*** TASK MATERIAL ***

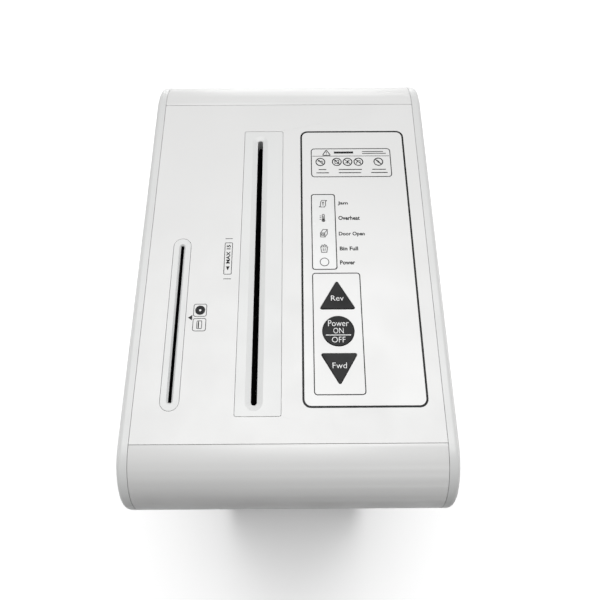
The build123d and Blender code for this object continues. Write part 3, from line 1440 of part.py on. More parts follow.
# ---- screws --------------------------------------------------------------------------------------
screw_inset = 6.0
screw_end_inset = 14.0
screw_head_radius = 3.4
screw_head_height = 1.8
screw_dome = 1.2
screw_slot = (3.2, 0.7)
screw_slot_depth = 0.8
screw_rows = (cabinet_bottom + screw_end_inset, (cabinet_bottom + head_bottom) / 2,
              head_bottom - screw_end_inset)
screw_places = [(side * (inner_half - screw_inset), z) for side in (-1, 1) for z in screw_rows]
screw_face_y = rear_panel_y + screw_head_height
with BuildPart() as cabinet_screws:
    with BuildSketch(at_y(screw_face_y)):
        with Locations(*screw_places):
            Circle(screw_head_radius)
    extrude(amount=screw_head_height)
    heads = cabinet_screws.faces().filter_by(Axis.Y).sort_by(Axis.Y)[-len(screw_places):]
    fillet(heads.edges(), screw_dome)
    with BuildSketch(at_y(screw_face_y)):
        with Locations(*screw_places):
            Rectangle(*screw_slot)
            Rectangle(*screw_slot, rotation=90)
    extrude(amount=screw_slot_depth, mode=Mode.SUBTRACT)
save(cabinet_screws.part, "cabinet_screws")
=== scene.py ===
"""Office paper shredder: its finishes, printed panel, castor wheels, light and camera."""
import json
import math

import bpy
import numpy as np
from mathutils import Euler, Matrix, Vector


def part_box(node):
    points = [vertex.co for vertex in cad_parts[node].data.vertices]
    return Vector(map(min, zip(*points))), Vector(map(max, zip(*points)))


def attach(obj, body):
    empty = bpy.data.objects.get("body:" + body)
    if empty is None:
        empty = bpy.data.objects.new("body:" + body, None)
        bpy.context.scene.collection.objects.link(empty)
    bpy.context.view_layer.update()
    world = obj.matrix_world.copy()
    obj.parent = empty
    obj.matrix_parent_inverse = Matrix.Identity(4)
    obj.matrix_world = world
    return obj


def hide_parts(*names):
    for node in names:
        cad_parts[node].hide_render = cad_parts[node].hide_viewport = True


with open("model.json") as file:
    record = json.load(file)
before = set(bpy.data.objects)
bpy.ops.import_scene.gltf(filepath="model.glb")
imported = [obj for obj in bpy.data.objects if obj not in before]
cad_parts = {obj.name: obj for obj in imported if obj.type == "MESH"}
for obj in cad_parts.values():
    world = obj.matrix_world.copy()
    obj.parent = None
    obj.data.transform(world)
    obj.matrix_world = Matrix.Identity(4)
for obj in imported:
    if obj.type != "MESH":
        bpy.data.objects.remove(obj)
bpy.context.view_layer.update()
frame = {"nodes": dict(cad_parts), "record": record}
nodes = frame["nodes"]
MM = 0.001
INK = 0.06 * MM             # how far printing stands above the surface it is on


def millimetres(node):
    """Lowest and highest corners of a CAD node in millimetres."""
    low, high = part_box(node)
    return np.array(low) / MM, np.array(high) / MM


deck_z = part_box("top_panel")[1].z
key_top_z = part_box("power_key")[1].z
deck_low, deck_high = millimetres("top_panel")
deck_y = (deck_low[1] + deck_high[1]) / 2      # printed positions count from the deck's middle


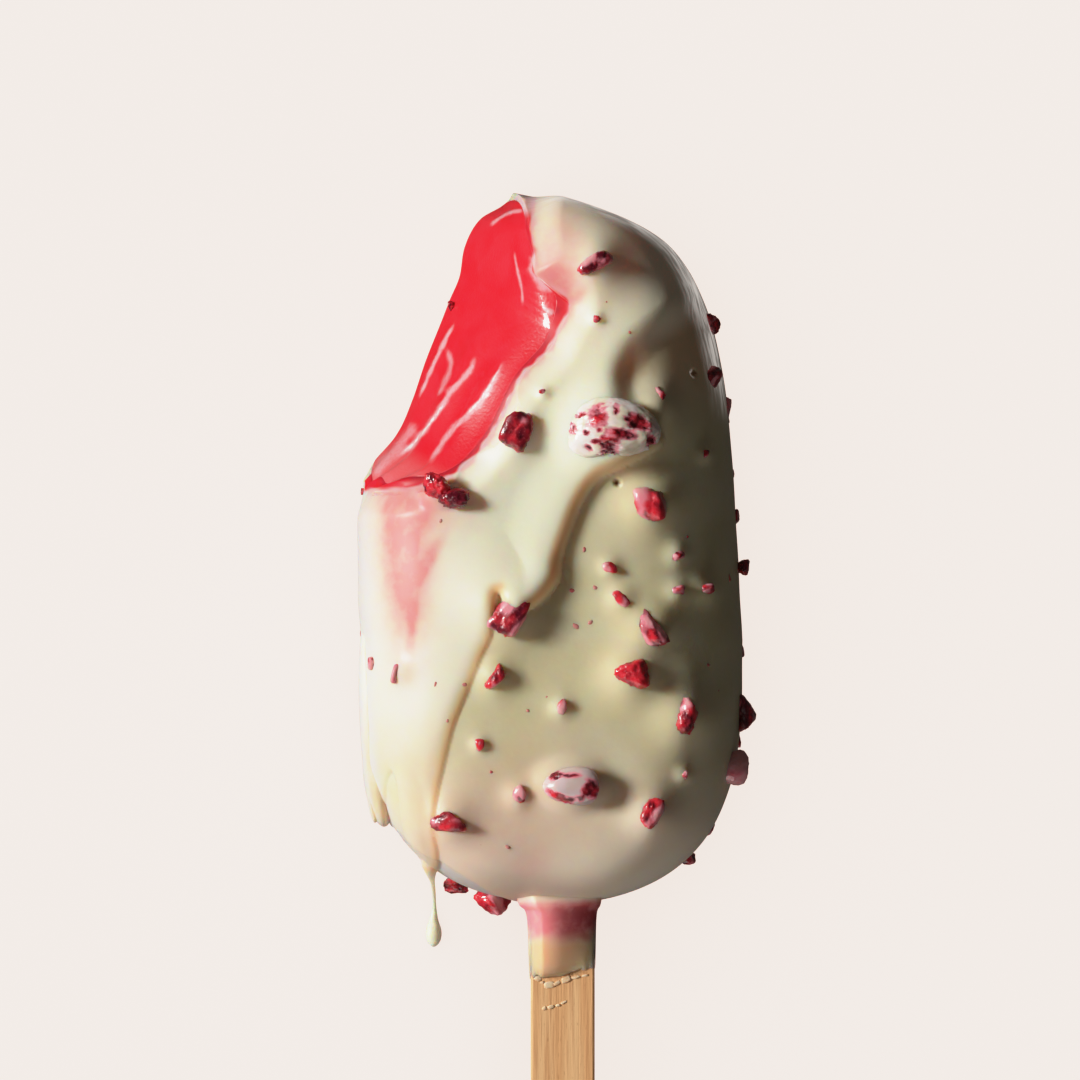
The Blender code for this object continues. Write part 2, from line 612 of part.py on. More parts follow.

***

_WHAT NEEDS TO BE DONE:_
Repeat word for word the lines from the line containing "screw_slot_depth = 0.8" to the line containing "before = set(bpy.data.objects)", both lines included; nothing else should appear.

_RESULT FOR THIS EXERCISE:_
screw_slot_depth = 0.8
screw_rows = (cabinet_bottom + screw_end_inset, (cabinet_bottom + head_bottom) / 2,
              head_bottom - screw_end_inset)
screw_places = [(side * (inner_half - screw_inset), z) for side in (-1, 1) for z in screw_rows]
screw_face_y = rear_panel_y + screw_head_height
with BuildPart() as cabinet_screws:
    with BuildSketch(at_y(screw_face_y)):
        with Locations(*screw_places):
            Circle(screw_head_radius)
    extrude(amount=screw_head_height)
    heads = cabinet_screws.faces().filter_by(Axis.Y).sort_by(Axis.Y)[-len(screw_places):]
    fillet(heads.edges(), screw_dome)
    with BuildSketch(at_y(screw_face_y)):
        with Locations(*screw_places):
            Rectangle(*screw_slot)
            Rectangle(*screw_slot, rotation=90)
    extrude(amount=screw_slot_depth, mode=Mode.SUBTRACT)
save(cabinet_screws.part, "cabinet_screws")
=== scene.py ===
"""Office paper shredder: its finishes, printed panel, castor wheels, light and camera."""
import json
import math

import bpy
import numpy as np
from mathutils import Euler, Matrix, Vector


def part_box(node):
    points = [vertex.co for vertex in cad_parts[node].data.vertices]
    return Vector(map(min, zip(*points))), Vector(map(max, zip(*points)))


def attach(obj, body):
    empty = bpy.data.objects.get("body:" + body)
    if empty is None:
        empty = bpy.data.objects.new("body:" + body, None)
        bpy.context.scene.collection.objects.link(empty)
    bpy.context.view_layer.update()
    world = obj.matrix_world.copy()
    obj.parent = empty
    obj.matrix_parent_inverse = Matrix.Identity(4)
    obj.matrix_world = world
    return obj


def hide_parts(*names):
    for node in names:
        cad_parts[node].hide_render = cad_parts[node].hide_viewport = True


with open("model.json") as file:
    record = json.load(file)
before = set(bpy.data.objects)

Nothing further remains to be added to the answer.